> _What is being asked_
Verbatim output of all the material below is required.

> _Dataset excerpt_

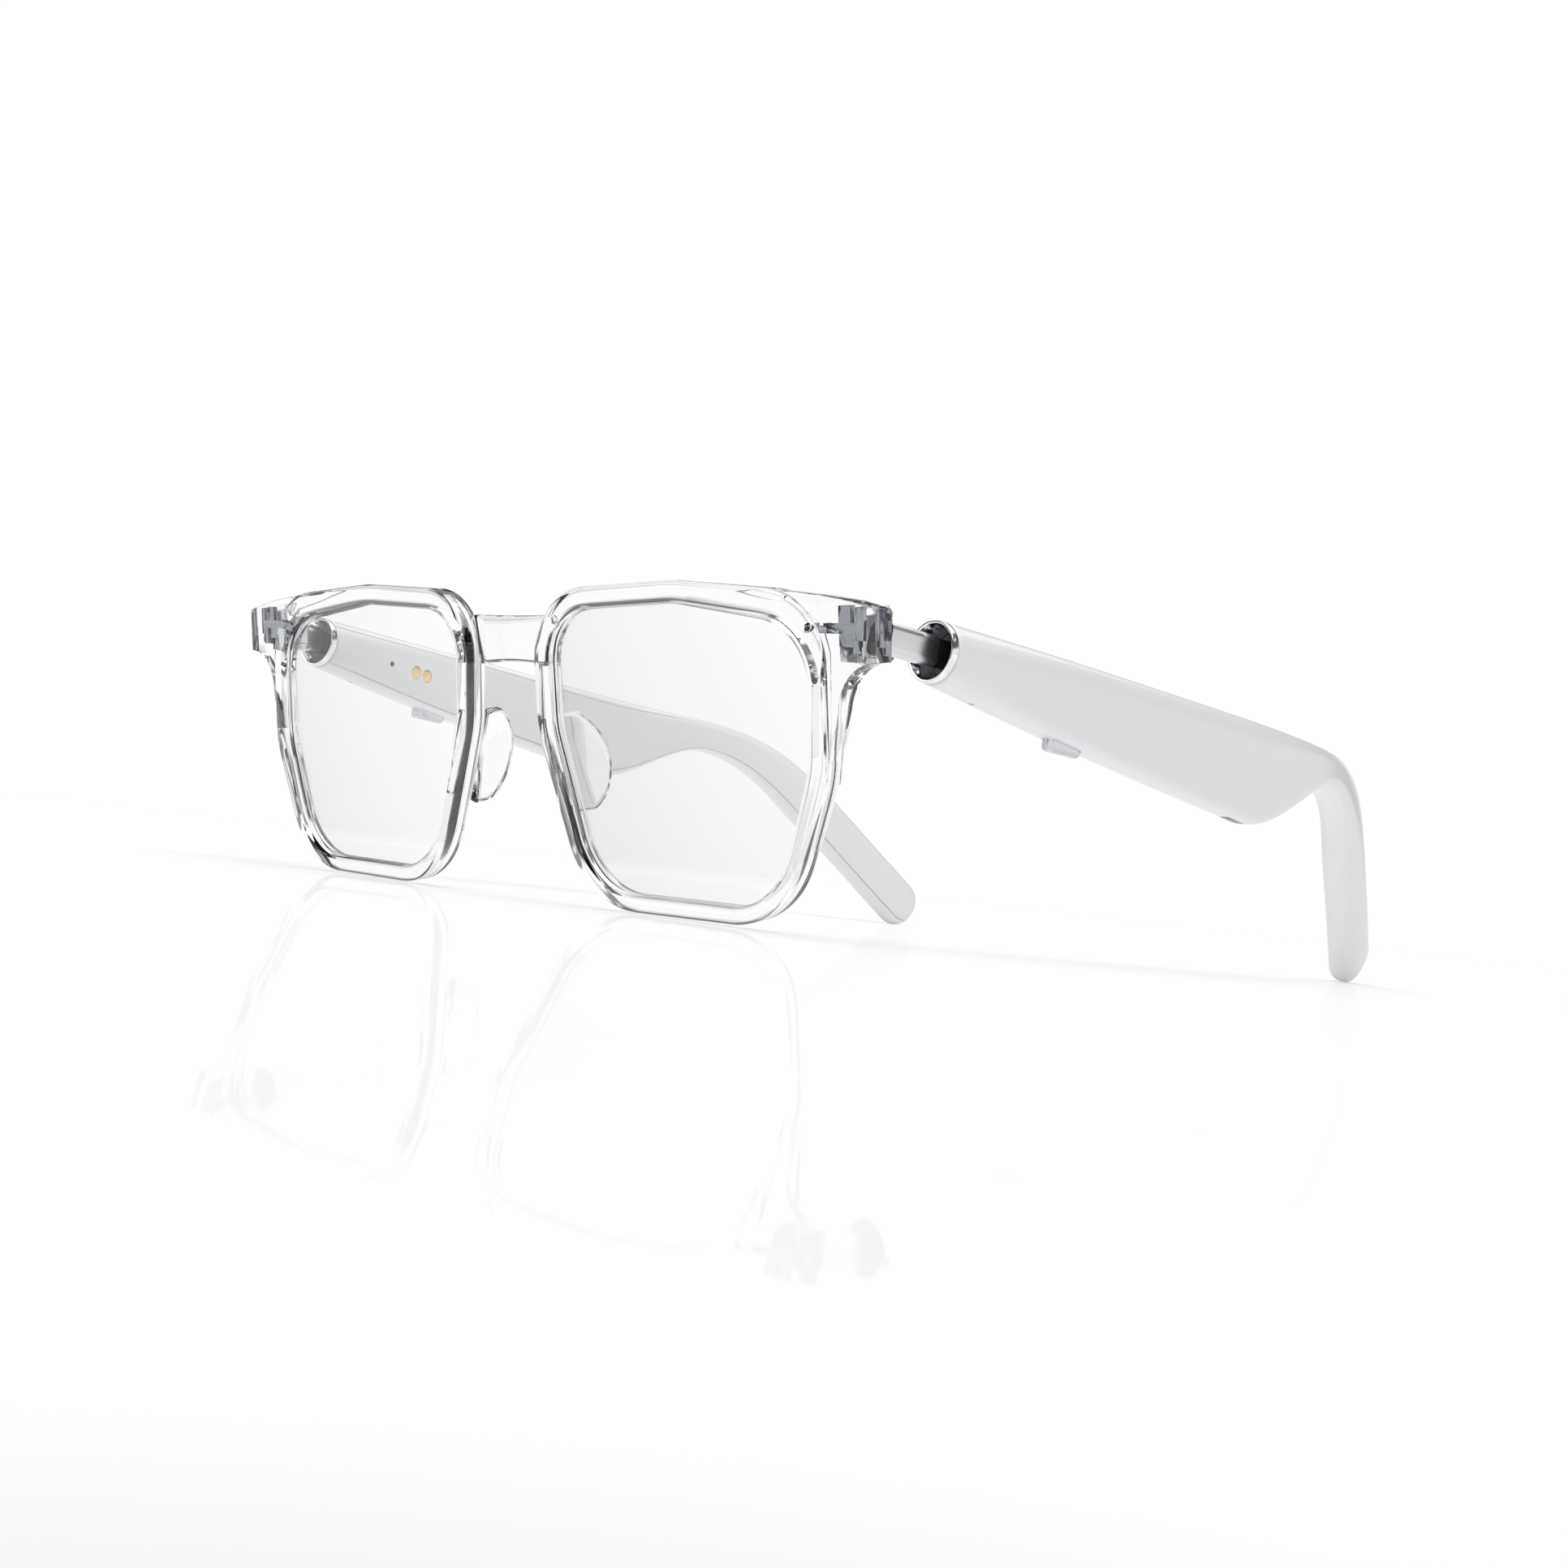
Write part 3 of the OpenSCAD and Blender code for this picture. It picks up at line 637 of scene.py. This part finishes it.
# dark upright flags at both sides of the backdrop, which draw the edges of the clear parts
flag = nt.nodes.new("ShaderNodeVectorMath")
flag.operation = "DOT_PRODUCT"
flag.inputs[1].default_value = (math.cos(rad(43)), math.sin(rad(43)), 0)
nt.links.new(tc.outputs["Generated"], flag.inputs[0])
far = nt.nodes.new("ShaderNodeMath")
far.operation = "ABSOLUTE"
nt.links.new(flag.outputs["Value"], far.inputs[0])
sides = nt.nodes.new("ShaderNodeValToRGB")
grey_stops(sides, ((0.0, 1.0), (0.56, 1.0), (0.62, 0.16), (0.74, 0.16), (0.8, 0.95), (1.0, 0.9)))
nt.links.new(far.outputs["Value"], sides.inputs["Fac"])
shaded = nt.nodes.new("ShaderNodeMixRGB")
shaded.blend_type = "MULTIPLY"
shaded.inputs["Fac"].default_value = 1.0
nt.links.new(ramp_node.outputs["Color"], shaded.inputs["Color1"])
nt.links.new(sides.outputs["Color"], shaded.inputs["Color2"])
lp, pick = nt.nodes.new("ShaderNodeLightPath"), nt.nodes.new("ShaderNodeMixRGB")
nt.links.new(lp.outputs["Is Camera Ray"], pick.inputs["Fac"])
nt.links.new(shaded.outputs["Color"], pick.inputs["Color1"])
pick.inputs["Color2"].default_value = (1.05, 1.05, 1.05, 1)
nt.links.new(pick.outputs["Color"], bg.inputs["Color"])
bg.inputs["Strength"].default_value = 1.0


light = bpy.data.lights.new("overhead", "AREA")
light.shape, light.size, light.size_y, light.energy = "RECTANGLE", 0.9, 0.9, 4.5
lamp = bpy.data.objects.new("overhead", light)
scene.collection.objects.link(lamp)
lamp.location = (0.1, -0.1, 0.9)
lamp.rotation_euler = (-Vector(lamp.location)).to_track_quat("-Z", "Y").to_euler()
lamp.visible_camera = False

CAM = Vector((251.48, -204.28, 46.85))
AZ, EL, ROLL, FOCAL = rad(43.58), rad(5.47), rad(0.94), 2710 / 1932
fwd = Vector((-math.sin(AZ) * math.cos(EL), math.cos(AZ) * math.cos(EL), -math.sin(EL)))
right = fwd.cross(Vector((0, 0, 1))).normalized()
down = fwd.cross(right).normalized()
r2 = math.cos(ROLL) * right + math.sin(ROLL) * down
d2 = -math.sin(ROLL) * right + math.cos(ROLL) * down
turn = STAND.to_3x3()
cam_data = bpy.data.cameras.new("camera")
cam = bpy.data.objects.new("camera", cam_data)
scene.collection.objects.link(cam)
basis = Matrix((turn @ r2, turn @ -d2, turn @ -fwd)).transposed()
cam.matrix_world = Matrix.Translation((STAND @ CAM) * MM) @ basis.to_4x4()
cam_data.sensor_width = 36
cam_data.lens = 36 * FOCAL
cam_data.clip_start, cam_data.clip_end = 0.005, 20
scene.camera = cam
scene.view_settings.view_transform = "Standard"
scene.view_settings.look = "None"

> _Task output_
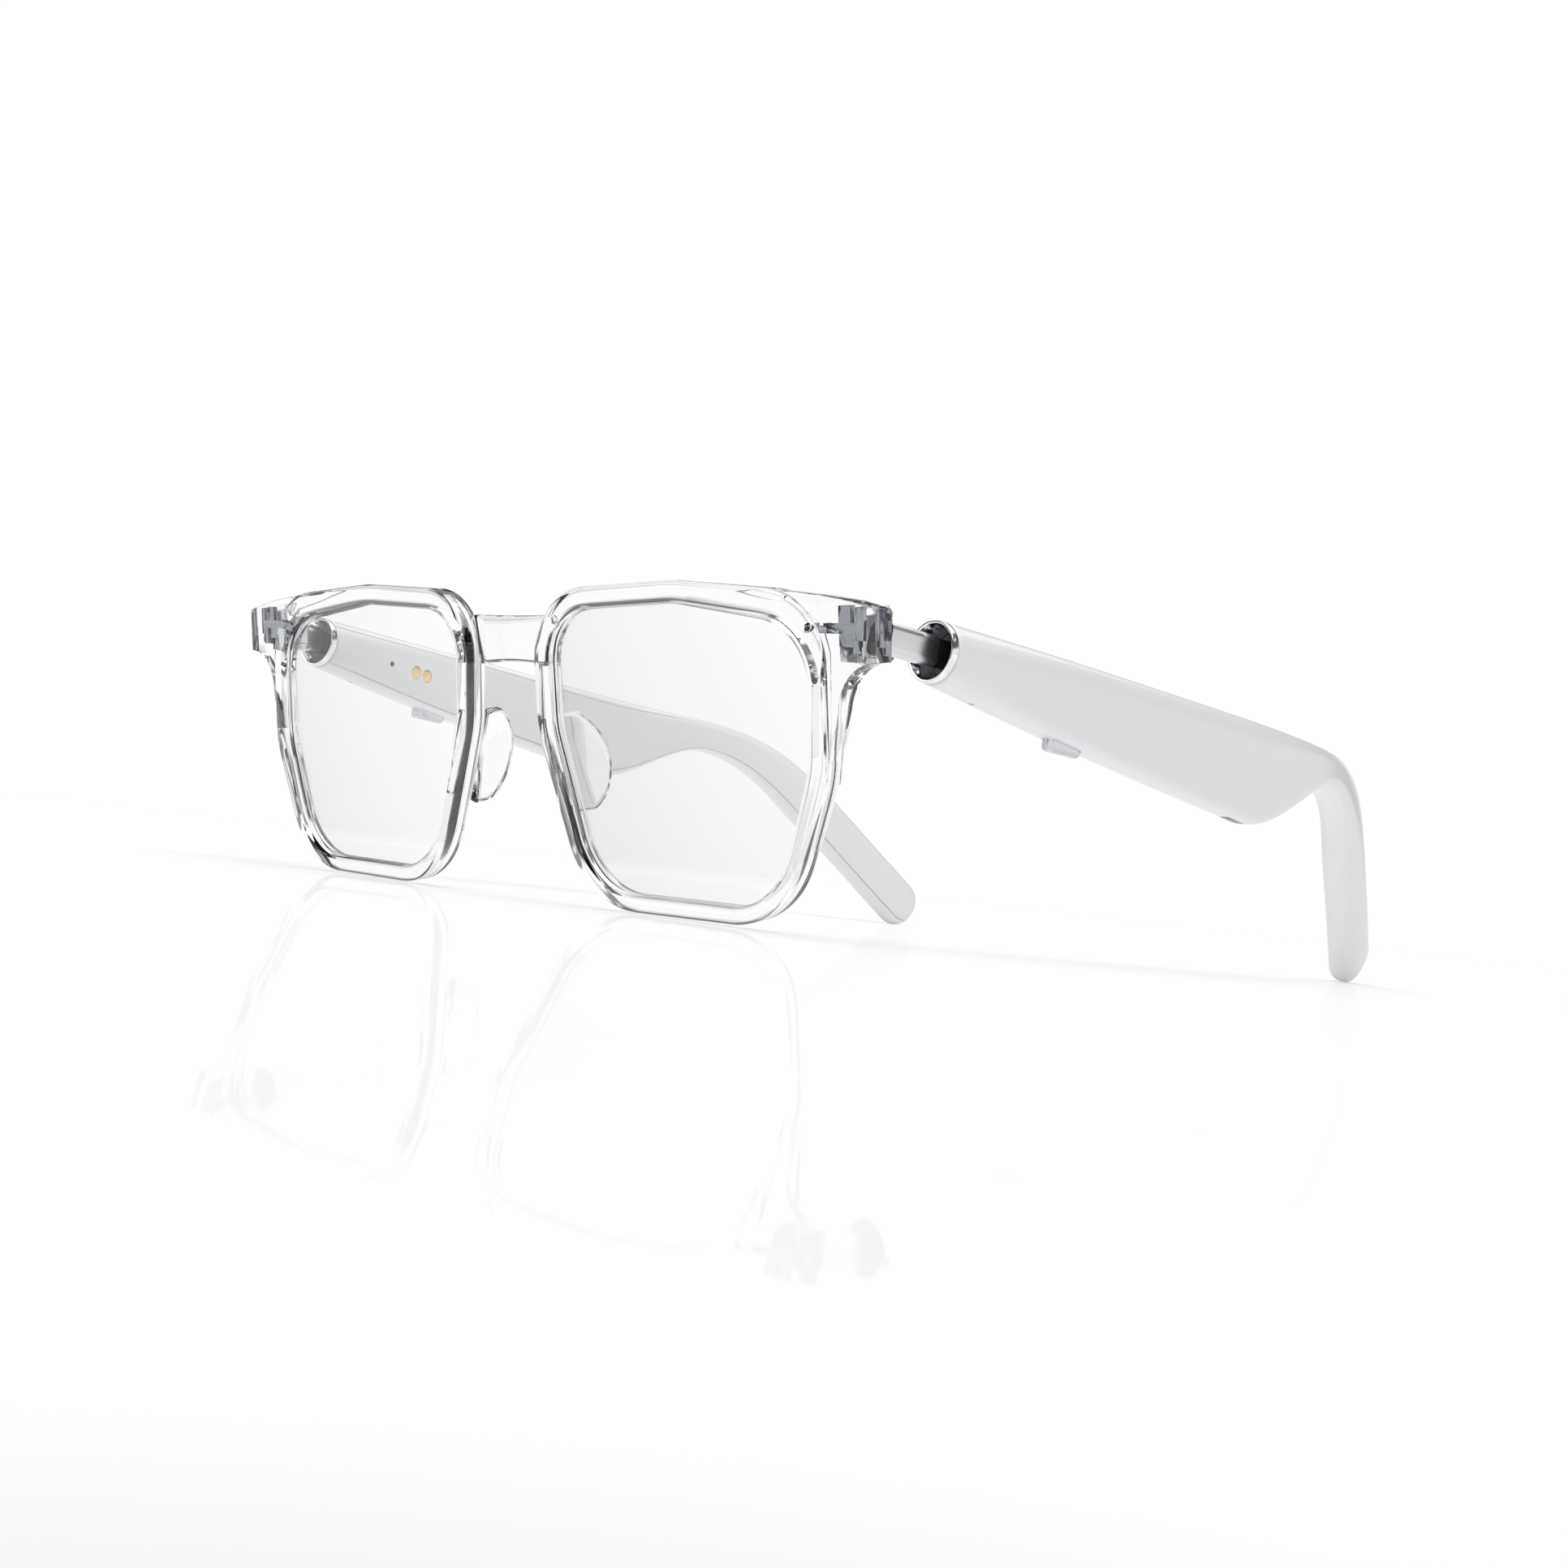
Write part 3 of the OpenSCAD and Blender code for this picture. It picks up at line 637 of scene.py. This part finishes it.
# dark upright flags at both sides of the backdrop, which draw the edges of the clear parts
flag = nt.nodes.new("ShaderNodeVectorMath")
flag.operation = "DOT_PRODUCT"
flag.inputs[1].default_value = (math.cos(rad(43)), math.sin(rad(43)), 0)
nt.links.new(tc.outputs["Generated"], flag.inputs[0])
far = nt.nodes.new("ShaderNodeMath")
far.operation = "ABSOLUTE"
nt.links.new(flag.outputs["Value"], far.inputs[0])
sides = nt.nodes.new("ShaderNodeValToRGB")
grey_stops(sides, ((0.0, 1.0), (0.56, 1.0), (0.62, 0.16), (0.74, 0.16), (0.8, 0.95), (1.0, 0.9)))
nt.links.new(far.outputs["Value"], sides.inputs["Fac"])
shaded = nt.nodes.new("ShaderNodeMixRGB")
shaded.blend_type = "MULTIPLY"
shaded.inputs["Fac"].default_value = 1.0
nt.links.new(ramp_node.outputs["Color"], shaded.inputs["Color1"])
nt.links.new(sides.outputs["Color"], shaded.inputs["Color2"])
lp, pick = nt.nodes.new("ShaderNodeLightPath"), nt.nodes.new("ShaderNodeMixRGB")
nt.links.new(lp.outputs["Is Camera Ray"], pick.inputs["Fac"])
nt.links.new(shaded.outputs["Color"], pick.inputs["Color1"])
pick.inputs["Color2"].default_value = (1.05, 1.05, 1.05, 1)
nt.links.new(pick.outputs["Color"], bg.inputs["Color"])
bg.inputs["Strength"].default_value = 1.0


light = bpy.data.lights.new("overhead", "AREA")
light.shape, light.size, light.size_y, light.energy = "RECTANGLE", 0.9, 0.9, 4.5
lamp = bpy.data.objects.new("overhead", light)
scene.collection.objects.link(lamp)
lamp.location = (0.1, -0.1, 0.9)
lamp.rotation_euler = (-Vector(lamp.location)).to_track_quat("-Z", "Y").to_euler()
lamp.visible_camera = False

CAM = Vector((251.48, -204.28, 46.85))
AZ, EL, ROLL, FOCAL = rad(43.58), rad(5.47), rad(0.94), 2710 / 1932
fwd = Vector((-math.sin(AZ) * math.cos(EL), math.cos(AZ) * math.cos(EL), -math.sin(EL)))
right = fwd.cross(Vector((0, 0, 1))).normalized()
down = fwd.cross(right).normalized()
r2 = math.cos(ROLL) * right + math.sin(ROLL) * down
d2 = -math.sin(ROLL) * right + math.cos(ROLL) * down
turn = STAND.to_3x3()
cam_data = bpy.data.cameras.new("camera")
cam = bpy.data.objects.new("camera", cam_data)
scene.collection.objects.link(cam)
basis = Matrix((turn @ r2, turn @ -d2, turn @ -fwd)).transposed()
cam.matrix_world = Matrix.Translation((STAND @ CAM) * MM) @ basis.to_4x4()
cam_data.sensor_width = 36
cam_data.lens = 36 * FOCAL
cam_data.clip_start, cam_data.clip_end = 0.005, 20
scene.camera = cam
scene.view_settings.view_transform = "Standard"
scene.view_settings.look = "None"